# [GIVEN REQUEST]
Only the lines from the one containing "if not shape.isValid()" down to the one containing "depsgraph = bpy.context.evaluated_depsgraph_get()", inclusive, are to be quoted exactly.

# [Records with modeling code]
** BEGIN **
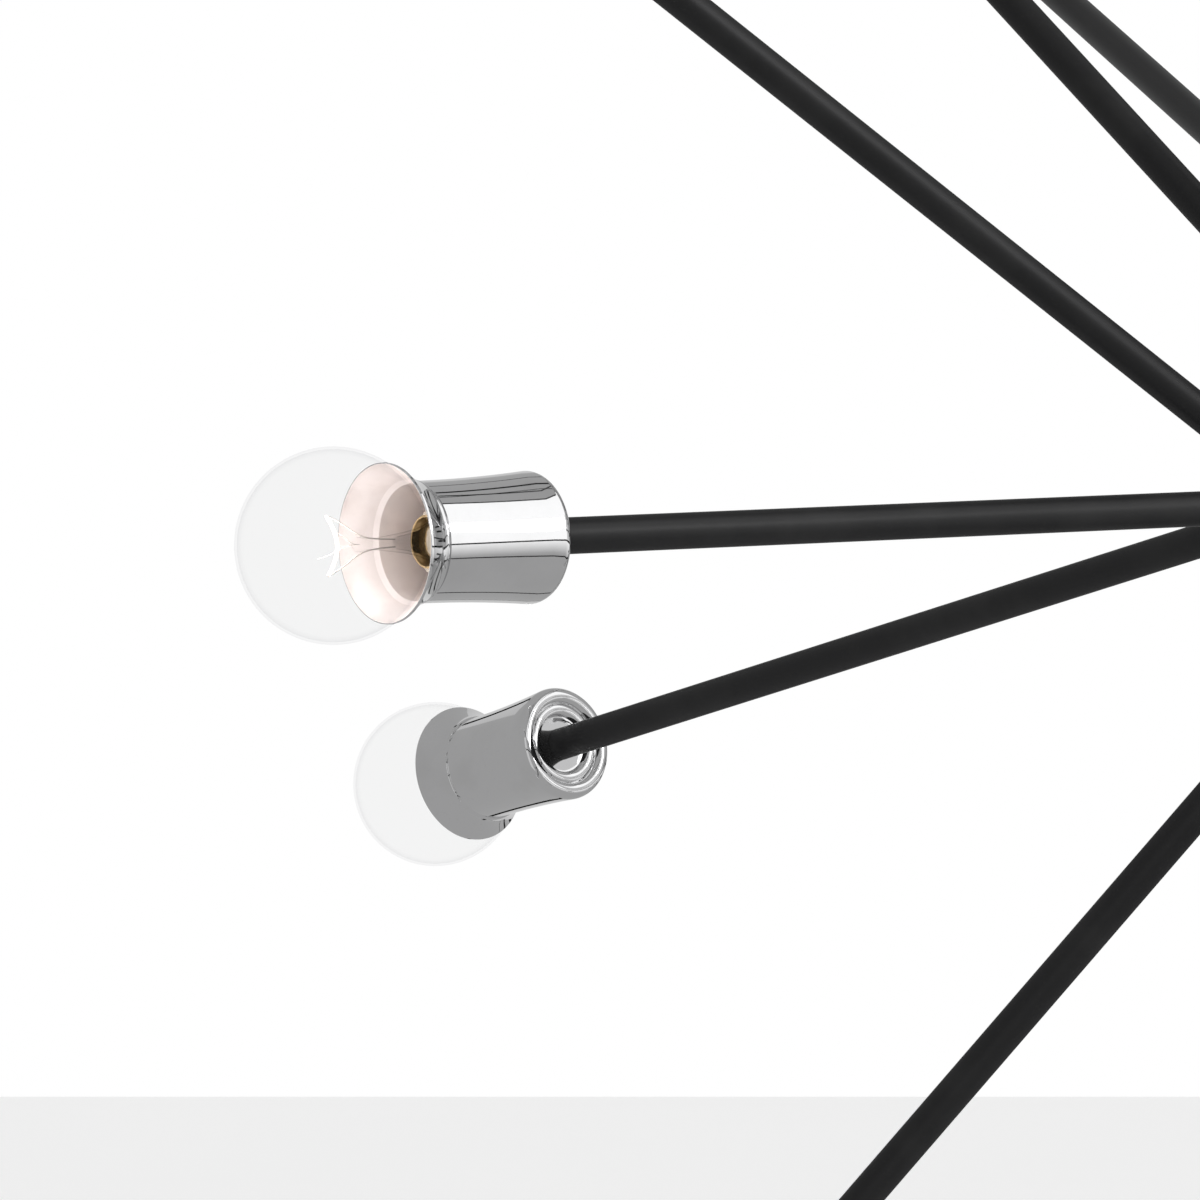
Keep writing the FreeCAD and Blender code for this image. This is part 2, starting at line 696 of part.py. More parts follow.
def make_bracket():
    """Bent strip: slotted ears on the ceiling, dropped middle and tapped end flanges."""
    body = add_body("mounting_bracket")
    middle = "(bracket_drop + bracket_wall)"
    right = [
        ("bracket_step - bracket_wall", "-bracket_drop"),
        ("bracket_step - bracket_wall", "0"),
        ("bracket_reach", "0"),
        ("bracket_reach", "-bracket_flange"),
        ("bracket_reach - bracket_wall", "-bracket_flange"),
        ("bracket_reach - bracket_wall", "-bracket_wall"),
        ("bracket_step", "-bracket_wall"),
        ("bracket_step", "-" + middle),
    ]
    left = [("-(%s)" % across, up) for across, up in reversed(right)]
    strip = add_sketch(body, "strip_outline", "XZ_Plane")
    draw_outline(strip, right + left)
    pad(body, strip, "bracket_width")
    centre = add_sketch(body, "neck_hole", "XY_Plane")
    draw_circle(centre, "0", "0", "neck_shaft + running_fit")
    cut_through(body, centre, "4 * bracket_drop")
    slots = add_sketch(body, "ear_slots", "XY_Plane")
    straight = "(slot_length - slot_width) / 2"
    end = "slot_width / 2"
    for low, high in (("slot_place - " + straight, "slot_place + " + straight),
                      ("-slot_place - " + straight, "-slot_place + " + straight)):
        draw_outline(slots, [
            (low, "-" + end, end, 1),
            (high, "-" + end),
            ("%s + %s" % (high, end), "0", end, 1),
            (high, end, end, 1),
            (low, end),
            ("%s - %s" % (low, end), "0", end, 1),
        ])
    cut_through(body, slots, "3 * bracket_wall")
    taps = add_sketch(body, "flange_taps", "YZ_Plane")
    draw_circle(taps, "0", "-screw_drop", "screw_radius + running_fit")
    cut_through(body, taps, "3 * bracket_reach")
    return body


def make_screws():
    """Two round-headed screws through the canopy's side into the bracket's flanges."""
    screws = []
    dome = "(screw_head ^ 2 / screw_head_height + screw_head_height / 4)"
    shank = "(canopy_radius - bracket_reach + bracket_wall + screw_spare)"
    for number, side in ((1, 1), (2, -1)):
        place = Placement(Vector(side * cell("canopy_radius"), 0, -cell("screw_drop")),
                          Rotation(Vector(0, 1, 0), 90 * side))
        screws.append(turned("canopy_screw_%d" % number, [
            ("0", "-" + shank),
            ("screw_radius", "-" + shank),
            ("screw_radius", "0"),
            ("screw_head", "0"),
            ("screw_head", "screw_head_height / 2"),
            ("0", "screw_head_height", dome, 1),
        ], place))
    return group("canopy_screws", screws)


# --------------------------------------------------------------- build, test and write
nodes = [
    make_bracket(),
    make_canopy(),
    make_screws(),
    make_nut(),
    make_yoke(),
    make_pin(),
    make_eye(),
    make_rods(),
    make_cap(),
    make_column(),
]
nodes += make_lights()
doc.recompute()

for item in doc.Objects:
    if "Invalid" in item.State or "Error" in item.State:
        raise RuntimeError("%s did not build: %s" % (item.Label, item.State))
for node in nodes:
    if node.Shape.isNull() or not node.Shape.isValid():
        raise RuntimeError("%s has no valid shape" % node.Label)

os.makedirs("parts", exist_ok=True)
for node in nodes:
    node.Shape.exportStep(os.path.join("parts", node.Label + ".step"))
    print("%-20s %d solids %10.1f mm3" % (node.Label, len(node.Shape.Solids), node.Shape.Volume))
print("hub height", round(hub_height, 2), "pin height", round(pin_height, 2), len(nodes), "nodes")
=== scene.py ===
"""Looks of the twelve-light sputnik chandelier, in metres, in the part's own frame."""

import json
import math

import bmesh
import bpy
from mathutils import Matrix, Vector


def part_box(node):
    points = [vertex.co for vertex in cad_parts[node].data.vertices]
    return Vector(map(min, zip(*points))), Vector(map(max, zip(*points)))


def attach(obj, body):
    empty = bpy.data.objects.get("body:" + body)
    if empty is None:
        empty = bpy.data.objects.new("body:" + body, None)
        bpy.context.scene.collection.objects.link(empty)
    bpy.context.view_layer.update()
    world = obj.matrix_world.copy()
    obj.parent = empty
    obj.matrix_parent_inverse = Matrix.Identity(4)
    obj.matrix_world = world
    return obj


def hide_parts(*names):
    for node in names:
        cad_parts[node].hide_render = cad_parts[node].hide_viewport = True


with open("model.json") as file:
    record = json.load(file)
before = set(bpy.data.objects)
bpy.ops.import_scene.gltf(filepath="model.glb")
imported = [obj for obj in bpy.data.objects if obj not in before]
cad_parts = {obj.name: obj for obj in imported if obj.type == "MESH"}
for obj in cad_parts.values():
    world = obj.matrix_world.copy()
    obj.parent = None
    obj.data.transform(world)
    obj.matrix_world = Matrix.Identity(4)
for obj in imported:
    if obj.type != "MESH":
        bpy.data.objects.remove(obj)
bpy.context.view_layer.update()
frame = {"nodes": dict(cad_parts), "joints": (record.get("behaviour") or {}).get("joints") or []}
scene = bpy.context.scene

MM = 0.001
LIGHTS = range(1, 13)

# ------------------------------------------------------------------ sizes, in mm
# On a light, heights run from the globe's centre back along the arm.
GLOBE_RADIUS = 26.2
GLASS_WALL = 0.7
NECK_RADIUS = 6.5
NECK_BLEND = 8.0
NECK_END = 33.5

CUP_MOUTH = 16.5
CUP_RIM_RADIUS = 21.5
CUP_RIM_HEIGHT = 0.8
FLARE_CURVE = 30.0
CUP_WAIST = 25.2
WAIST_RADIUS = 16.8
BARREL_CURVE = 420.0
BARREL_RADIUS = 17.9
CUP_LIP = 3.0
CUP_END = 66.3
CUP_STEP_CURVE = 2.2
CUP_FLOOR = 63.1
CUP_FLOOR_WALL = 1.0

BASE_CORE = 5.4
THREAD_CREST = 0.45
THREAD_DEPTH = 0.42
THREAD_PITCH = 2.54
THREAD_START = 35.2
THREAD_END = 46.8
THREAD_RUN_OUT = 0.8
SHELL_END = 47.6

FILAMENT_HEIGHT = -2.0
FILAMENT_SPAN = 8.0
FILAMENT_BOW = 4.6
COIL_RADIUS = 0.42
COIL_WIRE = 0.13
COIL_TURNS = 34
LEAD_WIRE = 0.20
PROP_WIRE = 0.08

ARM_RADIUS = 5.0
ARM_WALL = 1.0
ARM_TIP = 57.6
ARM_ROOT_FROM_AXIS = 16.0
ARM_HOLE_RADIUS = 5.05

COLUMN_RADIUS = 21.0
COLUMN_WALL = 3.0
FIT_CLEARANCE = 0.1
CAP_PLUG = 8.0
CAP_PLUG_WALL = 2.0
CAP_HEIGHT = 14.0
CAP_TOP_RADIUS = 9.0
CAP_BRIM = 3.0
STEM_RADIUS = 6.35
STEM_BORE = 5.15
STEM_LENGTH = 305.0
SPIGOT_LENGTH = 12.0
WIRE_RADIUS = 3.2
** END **
** BEGIN **
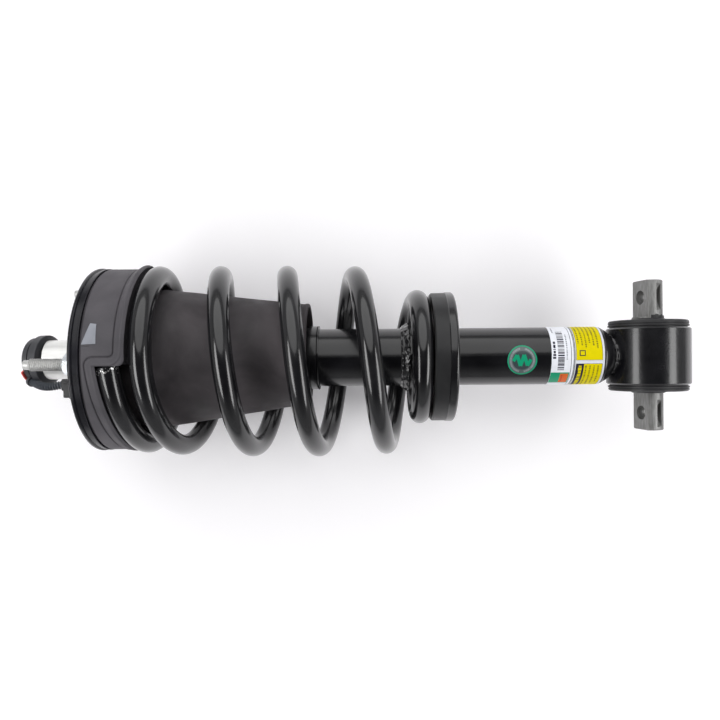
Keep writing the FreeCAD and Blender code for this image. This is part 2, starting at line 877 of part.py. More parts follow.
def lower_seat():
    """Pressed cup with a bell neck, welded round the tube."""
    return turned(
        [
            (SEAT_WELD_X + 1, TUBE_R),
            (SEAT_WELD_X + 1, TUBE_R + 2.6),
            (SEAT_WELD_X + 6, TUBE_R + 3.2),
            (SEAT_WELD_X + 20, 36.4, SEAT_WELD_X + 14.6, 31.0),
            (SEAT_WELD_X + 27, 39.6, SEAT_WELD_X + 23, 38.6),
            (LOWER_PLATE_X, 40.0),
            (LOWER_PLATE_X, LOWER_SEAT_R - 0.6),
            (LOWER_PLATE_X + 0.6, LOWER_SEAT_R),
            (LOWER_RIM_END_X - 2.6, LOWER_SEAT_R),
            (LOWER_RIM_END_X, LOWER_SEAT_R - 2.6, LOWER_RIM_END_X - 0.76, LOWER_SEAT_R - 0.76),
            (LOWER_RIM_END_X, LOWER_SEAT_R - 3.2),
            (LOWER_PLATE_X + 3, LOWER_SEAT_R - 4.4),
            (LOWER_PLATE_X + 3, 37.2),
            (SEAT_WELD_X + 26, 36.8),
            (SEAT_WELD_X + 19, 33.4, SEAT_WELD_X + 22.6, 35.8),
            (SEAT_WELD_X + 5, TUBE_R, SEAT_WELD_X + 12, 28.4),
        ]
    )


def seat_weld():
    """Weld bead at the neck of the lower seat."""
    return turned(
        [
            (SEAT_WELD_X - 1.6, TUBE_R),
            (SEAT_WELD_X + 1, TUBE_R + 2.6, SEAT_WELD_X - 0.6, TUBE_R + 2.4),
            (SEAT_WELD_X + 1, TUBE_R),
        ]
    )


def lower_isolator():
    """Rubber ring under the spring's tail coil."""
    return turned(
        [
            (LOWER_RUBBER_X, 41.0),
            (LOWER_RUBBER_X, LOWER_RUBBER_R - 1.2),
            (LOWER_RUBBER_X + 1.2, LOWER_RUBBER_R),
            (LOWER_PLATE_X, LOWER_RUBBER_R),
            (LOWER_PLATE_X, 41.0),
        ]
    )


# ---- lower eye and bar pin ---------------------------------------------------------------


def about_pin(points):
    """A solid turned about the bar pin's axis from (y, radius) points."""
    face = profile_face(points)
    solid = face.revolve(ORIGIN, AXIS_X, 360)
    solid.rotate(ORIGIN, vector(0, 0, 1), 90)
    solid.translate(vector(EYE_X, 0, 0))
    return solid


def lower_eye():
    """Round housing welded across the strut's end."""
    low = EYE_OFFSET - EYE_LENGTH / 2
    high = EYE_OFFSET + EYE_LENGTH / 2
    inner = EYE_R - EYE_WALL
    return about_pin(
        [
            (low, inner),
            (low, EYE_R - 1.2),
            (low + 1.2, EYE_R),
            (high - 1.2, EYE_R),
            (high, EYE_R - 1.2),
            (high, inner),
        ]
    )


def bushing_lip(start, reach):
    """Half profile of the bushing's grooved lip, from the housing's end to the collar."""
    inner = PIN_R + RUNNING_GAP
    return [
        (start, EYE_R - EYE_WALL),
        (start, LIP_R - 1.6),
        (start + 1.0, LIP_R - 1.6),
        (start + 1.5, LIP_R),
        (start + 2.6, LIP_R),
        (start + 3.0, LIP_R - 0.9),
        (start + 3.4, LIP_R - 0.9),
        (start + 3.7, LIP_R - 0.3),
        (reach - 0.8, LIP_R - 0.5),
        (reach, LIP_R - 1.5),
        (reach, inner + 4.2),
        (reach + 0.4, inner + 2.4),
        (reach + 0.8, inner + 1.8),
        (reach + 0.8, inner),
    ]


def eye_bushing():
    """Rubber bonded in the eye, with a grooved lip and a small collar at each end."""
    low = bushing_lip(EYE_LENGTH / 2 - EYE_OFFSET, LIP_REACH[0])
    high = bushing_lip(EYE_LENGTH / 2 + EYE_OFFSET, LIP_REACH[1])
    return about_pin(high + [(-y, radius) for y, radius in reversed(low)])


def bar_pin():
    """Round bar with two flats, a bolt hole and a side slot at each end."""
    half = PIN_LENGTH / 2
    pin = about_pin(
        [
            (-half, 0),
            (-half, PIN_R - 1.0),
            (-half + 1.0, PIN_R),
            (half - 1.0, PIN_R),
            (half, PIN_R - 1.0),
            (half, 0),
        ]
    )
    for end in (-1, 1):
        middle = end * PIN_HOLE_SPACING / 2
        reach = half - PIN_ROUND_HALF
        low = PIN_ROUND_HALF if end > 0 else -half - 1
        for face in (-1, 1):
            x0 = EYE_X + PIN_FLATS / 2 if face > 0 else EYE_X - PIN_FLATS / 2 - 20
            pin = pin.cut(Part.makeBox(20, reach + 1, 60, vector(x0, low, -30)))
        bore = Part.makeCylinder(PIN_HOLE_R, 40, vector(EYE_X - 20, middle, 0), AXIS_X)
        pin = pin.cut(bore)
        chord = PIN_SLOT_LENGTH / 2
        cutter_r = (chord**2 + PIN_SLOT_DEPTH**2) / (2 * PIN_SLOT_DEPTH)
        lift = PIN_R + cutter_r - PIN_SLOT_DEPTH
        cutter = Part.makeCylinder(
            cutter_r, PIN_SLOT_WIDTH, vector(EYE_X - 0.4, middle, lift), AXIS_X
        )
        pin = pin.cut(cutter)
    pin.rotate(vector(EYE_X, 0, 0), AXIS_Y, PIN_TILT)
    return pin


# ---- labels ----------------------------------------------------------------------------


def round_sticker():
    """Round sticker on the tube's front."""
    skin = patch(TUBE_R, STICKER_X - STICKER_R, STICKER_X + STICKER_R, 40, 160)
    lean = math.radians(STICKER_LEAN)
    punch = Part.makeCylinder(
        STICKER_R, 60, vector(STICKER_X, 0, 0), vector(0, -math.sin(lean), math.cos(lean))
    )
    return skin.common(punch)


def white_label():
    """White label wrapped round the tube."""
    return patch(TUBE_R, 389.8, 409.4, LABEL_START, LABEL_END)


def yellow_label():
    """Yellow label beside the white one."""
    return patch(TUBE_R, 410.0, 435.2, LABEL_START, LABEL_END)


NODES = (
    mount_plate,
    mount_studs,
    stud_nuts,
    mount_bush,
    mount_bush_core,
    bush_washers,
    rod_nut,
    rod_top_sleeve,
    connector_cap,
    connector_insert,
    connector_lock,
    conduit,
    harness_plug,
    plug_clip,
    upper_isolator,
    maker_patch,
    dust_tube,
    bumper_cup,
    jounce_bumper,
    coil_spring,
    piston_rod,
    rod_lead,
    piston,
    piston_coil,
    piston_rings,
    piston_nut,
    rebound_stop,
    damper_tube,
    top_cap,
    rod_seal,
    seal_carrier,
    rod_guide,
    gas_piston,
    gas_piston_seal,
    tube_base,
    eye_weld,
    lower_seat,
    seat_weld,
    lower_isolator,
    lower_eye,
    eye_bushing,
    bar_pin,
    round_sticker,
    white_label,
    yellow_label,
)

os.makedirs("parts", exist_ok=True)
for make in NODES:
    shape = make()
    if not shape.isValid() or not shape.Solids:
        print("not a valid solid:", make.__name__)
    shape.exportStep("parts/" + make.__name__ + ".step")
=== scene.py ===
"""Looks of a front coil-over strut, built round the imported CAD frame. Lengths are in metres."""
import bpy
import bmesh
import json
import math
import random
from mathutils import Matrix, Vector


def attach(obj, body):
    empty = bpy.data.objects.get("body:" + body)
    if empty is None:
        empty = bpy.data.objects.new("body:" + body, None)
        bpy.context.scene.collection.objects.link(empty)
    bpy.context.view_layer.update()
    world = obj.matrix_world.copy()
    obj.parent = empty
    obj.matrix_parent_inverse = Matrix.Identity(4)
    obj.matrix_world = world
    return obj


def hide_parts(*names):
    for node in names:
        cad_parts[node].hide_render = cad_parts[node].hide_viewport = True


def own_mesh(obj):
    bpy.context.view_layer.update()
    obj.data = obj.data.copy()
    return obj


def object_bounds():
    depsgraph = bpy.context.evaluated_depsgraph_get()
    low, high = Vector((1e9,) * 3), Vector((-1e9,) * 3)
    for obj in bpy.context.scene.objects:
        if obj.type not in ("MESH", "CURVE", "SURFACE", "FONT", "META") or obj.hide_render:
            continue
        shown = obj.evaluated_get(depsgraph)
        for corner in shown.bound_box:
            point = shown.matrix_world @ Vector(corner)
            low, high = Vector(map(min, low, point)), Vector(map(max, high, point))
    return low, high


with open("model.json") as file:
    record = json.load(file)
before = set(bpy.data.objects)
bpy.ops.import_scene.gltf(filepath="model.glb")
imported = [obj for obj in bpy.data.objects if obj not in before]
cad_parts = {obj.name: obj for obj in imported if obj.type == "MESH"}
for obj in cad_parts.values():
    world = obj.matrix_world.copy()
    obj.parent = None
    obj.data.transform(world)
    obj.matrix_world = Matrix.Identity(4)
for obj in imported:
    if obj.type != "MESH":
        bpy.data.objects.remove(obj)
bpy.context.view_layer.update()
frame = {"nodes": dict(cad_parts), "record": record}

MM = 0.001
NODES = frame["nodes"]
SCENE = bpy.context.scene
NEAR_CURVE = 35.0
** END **
# [EXERCISE SOLUTION]
    if not shape.isValid() or not shape.Solids:
        print("not a valid solid:", make.__name__)
    shape.exportStep("parts/" + make.__name__ + ".step")
=== scene.py ===
"""Looks of a front coil-over strut, built round the imported CAD frame. Lengths are in metres."""
import bpy
import bmesh
import json
import math
import random
from mathutils import Matrix, Vector


def attach(obj, body):
    empty = bpy.data.objects.get("body:" + body)
    if empty is None:
        empty = bpy.data.objects.new("body:" + body, None)
        bpy.context.scene.collection.objects.link(empty)
    bpy.context.view_layer.update()
    world = obj.matrix_world.copy()
    obj.parent = empty
    obj.matrix_parent_inverse = Matrix.Identity(4)
    obj.matrix_world = world
    return obj


def hide_parts(*names):
    for node in names:
        cad_parts[node].hide_render = cad_parts[node].hide_viewport = True


def own_mesh(obj):
    bpy.context.view_layer.update()
    obj.data = obj.data.copy()
    return obj


def object_bounds():
    depsgraph = bpy.context.evaluated_depsgraph_get()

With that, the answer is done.